(CAD and scene scripts)
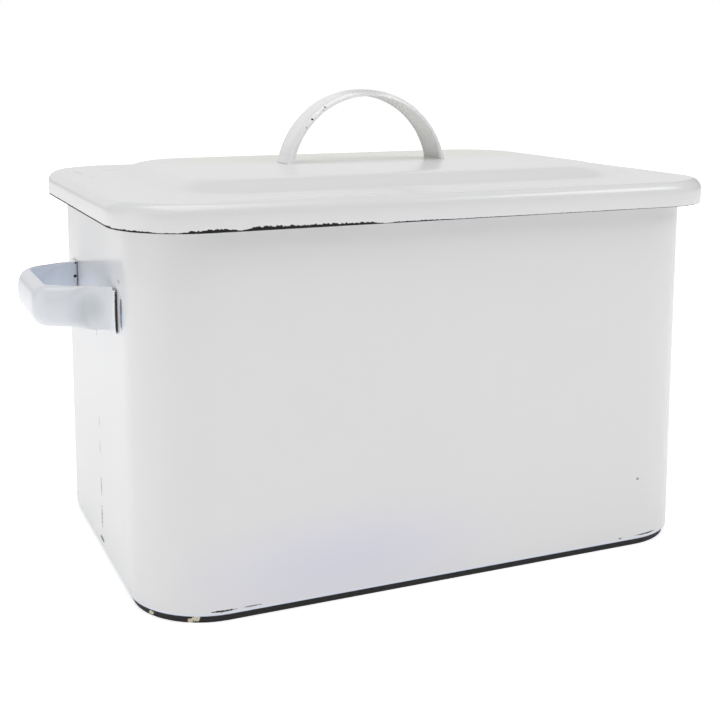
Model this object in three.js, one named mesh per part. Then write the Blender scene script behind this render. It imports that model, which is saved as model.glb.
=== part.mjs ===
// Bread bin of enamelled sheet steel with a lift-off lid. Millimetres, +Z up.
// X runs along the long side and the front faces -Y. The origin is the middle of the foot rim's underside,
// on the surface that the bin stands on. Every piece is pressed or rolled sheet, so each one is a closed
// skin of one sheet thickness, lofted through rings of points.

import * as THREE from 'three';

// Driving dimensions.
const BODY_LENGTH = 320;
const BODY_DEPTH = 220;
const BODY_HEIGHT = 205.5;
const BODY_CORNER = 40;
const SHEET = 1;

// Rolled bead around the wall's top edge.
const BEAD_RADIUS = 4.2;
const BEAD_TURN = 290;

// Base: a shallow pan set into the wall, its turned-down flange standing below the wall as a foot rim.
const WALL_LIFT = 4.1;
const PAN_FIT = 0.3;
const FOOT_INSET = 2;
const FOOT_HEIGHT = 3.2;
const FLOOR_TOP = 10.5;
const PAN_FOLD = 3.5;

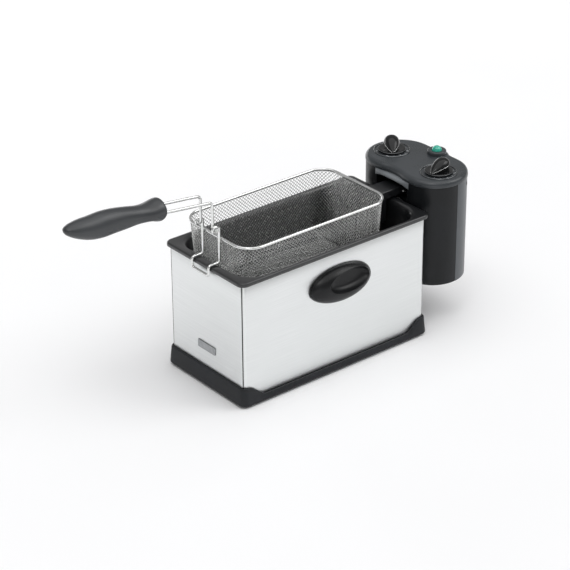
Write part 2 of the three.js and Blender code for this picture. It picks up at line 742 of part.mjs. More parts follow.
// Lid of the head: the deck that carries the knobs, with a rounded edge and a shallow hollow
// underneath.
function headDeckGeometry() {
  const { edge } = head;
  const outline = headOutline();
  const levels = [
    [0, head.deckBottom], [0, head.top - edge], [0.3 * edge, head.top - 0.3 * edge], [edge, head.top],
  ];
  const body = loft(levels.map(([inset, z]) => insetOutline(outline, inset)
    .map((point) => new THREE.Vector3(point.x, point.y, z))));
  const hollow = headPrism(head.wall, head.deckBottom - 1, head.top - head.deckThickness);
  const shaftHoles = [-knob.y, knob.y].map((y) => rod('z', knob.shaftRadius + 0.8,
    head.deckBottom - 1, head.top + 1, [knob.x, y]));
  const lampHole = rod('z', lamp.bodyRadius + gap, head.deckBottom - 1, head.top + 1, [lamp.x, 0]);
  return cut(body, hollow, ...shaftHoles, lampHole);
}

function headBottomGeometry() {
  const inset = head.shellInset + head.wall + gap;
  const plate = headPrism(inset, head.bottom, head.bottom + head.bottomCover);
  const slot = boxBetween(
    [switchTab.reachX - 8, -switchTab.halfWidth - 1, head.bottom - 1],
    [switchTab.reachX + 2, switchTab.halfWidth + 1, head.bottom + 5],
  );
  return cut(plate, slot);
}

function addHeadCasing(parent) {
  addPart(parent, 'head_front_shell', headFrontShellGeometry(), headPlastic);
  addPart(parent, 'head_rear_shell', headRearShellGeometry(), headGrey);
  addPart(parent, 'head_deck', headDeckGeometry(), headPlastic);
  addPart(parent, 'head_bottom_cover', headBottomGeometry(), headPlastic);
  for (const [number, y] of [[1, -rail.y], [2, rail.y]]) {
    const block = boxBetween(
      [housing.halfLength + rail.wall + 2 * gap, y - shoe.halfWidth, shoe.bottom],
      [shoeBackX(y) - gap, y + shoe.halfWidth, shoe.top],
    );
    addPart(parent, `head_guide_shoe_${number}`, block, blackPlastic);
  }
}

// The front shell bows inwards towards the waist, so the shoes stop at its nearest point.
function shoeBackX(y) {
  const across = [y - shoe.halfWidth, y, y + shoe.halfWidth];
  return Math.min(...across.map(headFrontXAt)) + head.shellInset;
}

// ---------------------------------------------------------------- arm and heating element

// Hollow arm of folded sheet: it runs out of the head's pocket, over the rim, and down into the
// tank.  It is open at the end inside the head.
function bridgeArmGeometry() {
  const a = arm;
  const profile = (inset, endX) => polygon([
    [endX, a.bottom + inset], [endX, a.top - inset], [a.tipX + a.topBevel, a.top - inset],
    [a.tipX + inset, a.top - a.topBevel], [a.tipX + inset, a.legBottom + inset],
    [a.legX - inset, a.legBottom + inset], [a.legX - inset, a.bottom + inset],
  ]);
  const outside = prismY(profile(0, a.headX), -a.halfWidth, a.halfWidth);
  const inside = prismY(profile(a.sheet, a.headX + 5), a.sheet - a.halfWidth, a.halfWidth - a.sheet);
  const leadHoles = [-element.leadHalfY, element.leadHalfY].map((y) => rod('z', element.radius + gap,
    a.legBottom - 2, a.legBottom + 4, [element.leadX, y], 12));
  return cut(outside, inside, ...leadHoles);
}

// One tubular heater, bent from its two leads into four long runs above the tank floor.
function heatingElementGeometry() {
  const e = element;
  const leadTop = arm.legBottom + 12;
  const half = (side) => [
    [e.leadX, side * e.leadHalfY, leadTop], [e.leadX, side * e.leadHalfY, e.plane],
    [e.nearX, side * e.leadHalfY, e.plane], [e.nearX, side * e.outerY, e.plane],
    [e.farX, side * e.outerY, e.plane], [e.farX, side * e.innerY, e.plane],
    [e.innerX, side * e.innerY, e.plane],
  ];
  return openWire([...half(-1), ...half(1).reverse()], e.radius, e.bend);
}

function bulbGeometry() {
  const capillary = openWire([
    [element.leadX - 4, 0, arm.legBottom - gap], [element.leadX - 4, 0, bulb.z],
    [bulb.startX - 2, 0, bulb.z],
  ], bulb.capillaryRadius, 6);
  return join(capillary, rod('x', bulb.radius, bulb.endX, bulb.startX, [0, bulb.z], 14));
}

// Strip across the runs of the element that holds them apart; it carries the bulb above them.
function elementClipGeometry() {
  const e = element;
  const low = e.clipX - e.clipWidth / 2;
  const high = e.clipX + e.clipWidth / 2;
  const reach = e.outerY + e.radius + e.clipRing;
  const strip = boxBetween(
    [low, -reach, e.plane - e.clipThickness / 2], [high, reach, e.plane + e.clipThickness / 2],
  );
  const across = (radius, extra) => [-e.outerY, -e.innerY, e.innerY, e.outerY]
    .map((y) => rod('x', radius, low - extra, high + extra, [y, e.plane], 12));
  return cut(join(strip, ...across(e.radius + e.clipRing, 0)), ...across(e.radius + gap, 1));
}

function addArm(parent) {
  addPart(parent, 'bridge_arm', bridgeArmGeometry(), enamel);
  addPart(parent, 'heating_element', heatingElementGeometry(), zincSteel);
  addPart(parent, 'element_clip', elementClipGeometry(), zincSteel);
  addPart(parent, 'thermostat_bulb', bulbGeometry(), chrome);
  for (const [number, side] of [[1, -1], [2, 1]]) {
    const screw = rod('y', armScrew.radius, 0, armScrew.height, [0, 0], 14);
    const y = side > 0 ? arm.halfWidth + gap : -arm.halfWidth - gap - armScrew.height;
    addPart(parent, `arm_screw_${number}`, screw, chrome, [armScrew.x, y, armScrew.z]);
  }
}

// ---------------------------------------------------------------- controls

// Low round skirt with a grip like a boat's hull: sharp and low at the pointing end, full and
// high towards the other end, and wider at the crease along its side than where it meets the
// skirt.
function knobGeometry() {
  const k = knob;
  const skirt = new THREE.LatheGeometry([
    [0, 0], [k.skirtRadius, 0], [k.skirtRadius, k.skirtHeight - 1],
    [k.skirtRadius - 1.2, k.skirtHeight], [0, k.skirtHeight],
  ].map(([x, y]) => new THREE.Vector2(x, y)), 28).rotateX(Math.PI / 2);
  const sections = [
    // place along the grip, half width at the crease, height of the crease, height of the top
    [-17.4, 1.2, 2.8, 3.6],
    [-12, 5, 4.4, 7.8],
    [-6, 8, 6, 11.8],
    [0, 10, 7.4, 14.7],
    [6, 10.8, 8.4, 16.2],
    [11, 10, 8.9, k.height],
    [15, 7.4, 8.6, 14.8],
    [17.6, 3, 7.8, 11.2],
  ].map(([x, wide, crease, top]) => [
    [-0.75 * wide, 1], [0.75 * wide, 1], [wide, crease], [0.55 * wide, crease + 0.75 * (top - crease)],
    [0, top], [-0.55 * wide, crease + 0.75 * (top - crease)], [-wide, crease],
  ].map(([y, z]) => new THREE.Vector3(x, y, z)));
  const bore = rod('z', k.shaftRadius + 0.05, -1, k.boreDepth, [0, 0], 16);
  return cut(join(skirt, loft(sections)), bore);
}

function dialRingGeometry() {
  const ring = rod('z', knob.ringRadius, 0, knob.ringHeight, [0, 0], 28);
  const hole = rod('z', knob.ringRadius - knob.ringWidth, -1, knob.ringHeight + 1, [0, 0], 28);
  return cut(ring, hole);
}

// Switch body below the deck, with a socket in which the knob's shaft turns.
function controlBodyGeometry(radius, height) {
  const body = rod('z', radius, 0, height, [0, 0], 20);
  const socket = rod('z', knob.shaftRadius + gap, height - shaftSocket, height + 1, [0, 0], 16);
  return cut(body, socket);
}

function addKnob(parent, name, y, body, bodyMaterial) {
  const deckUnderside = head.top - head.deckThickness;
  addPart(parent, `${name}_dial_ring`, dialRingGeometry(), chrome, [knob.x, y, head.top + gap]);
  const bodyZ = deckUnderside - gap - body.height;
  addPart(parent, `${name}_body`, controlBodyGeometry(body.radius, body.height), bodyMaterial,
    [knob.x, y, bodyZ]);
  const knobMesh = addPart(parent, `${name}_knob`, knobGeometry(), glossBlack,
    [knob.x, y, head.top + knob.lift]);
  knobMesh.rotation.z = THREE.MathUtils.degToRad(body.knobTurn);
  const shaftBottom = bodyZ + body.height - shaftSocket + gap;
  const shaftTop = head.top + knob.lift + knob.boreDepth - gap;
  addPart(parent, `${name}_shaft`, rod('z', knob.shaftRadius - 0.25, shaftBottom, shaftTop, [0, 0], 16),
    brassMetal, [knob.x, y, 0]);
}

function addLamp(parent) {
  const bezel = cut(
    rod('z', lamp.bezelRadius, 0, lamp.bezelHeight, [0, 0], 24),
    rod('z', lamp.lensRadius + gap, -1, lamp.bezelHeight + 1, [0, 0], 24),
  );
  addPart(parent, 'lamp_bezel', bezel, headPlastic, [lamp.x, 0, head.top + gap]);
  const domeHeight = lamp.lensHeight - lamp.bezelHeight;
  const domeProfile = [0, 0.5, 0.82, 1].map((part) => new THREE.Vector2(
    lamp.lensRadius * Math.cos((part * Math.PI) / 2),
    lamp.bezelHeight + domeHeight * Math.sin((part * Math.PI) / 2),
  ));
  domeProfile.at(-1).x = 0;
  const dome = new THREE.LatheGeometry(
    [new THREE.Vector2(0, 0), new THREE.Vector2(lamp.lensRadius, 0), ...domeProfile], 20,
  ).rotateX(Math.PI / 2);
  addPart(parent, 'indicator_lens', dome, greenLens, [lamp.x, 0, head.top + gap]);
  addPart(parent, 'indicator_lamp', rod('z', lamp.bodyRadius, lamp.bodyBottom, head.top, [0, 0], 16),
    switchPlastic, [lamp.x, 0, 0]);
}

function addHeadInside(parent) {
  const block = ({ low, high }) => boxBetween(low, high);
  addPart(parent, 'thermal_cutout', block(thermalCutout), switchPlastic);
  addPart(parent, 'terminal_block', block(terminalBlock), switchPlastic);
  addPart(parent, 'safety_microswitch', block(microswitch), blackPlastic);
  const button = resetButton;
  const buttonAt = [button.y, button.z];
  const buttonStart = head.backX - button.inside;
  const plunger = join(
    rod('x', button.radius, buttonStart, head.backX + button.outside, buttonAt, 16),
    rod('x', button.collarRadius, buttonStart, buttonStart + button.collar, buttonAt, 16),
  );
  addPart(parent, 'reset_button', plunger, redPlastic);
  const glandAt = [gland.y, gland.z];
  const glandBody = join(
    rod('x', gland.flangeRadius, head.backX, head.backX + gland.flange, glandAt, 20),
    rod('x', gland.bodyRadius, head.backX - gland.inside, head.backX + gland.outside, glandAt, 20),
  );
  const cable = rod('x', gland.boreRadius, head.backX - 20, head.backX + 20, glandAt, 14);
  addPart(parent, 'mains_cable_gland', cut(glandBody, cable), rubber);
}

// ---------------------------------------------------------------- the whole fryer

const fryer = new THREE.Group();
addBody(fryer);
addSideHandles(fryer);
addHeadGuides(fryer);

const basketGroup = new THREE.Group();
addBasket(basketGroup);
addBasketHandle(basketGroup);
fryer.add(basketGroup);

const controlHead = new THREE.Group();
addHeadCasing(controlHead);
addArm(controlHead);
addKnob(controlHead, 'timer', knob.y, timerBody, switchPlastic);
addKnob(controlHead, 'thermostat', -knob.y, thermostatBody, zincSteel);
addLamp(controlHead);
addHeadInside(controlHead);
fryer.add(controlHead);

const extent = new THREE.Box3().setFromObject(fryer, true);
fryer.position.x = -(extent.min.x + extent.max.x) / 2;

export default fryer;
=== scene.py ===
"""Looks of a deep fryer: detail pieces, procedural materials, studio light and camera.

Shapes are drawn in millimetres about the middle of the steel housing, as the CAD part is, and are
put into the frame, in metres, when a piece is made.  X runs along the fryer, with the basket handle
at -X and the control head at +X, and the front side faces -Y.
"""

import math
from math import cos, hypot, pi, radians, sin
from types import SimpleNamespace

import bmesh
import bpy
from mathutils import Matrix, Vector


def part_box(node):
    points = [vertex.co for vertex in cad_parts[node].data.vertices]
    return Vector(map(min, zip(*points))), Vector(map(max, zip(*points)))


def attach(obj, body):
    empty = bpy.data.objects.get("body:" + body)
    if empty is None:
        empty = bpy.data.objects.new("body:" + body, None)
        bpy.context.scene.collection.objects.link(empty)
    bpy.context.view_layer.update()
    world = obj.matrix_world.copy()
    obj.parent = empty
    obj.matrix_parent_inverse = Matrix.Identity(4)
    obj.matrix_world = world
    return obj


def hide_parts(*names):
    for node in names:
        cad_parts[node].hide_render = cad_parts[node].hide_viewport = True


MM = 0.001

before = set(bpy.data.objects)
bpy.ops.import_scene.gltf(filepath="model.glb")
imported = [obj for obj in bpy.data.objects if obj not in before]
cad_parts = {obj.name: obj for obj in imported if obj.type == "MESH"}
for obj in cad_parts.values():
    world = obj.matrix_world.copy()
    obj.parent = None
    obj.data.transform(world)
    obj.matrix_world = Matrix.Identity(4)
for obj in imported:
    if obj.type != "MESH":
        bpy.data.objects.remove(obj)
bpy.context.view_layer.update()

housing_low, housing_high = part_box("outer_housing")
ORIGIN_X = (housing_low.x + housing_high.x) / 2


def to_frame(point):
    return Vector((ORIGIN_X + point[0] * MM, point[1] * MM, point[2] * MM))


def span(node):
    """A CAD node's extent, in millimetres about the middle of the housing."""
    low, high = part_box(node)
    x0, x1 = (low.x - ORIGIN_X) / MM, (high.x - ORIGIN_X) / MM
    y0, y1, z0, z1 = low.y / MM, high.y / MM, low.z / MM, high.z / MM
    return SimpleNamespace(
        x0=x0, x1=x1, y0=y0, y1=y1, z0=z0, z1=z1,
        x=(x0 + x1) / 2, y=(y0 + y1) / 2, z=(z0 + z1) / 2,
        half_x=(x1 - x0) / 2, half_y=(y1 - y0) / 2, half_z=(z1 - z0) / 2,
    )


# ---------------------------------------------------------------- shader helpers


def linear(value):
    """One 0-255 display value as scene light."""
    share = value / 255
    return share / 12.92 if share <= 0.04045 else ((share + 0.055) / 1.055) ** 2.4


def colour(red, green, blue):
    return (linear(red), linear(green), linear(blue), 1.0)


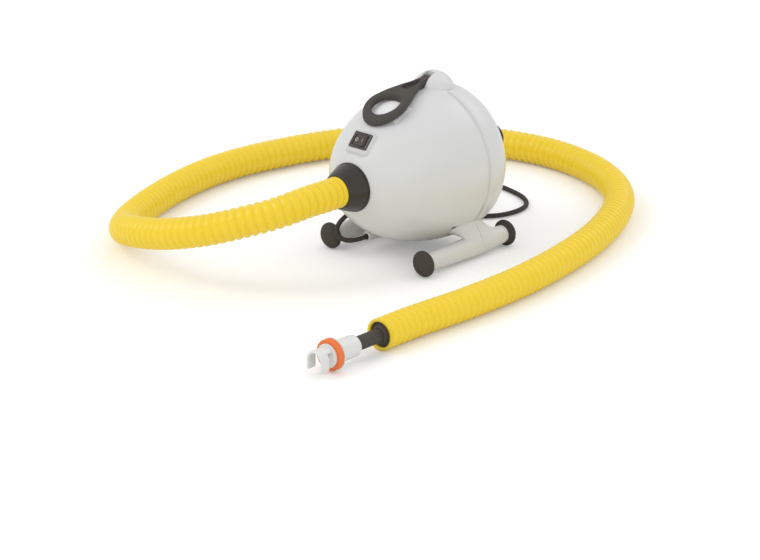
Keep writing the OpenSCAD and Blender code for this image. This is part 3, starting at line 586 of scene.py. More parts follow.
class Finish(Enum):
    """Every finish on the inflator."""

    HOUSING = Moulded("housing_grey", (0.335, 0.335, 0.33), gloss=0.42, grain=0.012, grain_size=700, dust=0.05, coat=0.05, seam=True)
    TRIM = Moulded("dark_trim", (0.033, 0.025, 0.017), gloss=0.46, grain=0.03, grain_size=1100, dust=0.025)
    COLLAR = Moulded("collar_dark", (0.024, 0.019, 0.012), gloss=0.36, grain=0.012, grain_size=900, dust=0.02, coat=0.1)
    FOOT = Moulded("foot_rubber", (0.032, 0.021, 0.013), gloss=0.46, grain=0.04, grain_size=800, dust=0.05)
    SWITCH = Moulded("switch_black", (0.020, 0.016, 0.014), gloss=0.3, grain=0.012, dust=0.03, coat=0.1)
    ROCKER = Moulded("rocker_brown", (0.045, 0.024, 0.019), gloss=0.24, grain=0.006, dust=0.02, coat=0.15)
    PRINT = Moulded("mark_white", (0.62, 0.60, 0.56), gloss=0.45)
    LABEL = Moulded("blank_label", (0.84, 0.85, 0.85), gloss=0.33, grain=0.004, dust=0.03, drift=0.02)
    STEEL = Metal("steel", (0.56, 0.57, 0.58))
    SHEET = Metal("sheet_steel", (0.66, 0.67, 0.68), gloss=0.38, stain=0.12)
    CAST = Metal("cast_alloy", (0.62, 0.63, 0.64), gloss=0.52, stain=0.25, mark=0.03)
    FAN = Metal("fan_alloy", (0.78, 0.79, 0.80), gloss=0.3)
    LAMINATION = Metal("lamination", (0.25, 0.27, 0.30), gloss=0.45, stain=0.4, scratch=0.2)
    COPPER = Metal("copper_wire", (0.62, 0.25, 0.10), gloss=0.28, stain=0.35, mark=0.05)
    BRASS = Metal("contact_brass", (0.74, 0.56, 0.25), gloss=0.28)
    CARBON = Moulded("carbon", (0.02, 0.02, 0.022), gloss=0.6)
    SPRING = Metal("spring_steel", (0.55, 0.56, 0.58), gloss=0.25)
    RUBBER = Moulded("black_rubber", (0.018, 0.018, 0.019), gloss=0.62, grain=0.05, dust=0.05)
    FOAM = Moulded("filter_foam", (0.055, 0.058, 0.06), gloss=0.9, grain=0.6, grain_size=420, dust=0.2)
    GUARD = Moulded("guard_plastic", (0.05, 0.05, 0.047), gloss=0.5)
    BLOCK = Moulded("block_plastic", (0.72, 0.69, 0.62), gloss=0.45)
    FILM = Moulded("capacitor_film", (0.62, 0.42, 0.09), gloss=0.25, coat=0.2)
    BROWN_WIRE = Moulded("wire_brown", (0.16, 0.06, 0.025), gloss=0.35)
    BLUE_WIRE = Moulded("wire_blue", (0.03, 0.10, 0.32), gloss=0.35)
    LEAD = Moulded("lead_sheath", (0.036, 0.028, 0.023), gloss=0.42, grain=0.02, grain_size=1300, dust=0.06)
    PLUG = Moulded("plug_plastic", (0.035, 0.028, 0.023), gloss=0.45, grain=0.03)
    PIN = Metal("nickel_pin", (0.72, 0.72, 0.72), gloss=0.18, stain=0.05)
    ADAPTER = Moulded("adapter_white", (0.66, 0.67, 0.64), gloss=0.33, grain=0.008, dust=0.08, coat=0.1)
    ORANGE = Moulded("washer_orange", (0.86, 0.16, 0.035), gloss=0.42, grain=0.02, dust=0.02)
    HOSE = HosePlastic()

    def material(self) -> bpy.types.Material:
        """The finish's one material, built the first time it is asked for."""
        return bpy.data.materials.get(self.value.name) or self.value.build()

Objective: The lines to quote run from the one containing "the whole fryer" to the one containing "if empty is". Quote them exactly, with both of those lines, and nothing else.

The solution:
// ---------------------------------------------------------------- the whole fryer

const fryer = new THREE.Group();
addBody(fryer);
addSideHandles(fryer);
addHeadGuides(fryer);

const basketGroup = new THREE.Group();
addBasket(basketGroup);
addBasketHandle(basketGroup);
fryer.add(basketGroup);

const controlHead = new THREE.Group();
addHeadCasing(controlHead);
addArm(controlHead);
addKnob(controlHead, 'timer', knob.y, timerBody, switchPlastic);
addKnob(controlHead, 'thermostat', -knob.y, thermostatBody, zincSteel);
addLamp(controlHead);
addHeadInside(controlHead);
fryer.add(controlHead);

const extent = new THREE.Box3().setFromObject(fryer, true);
fryer.position.x = -(extent.min.x + extent.max.x) / 2;

export default fryer;
=== scene.py ===
"""Looks of a deep fryer: detail pieces, procedural materials, studio light and camera.

Shapes are drawn in millimetres about the middle of the steel housing, as the CAD part is, and are
put into the frame, in metres, when a piece is made.  X runs along the fryer, with the basket handle
at -X and the control head at +X, and the front side faces -Y.
"""

import math
from math import cos, hypot, pi, radians, sin
from types import SimpleNamespace

import bmesh
import bpy
from mathutils import Matrix, Vector


def part_box(node):
    points = [vertex.co for vertex in cad_parts[node].data.vertices]
    return Vector(map(min, zip(*points))), Vector(map(max, zip(*points)))


def attach(obj, body):
    empty = bpy.data.objects.get("body:" + body)
    if empty is None:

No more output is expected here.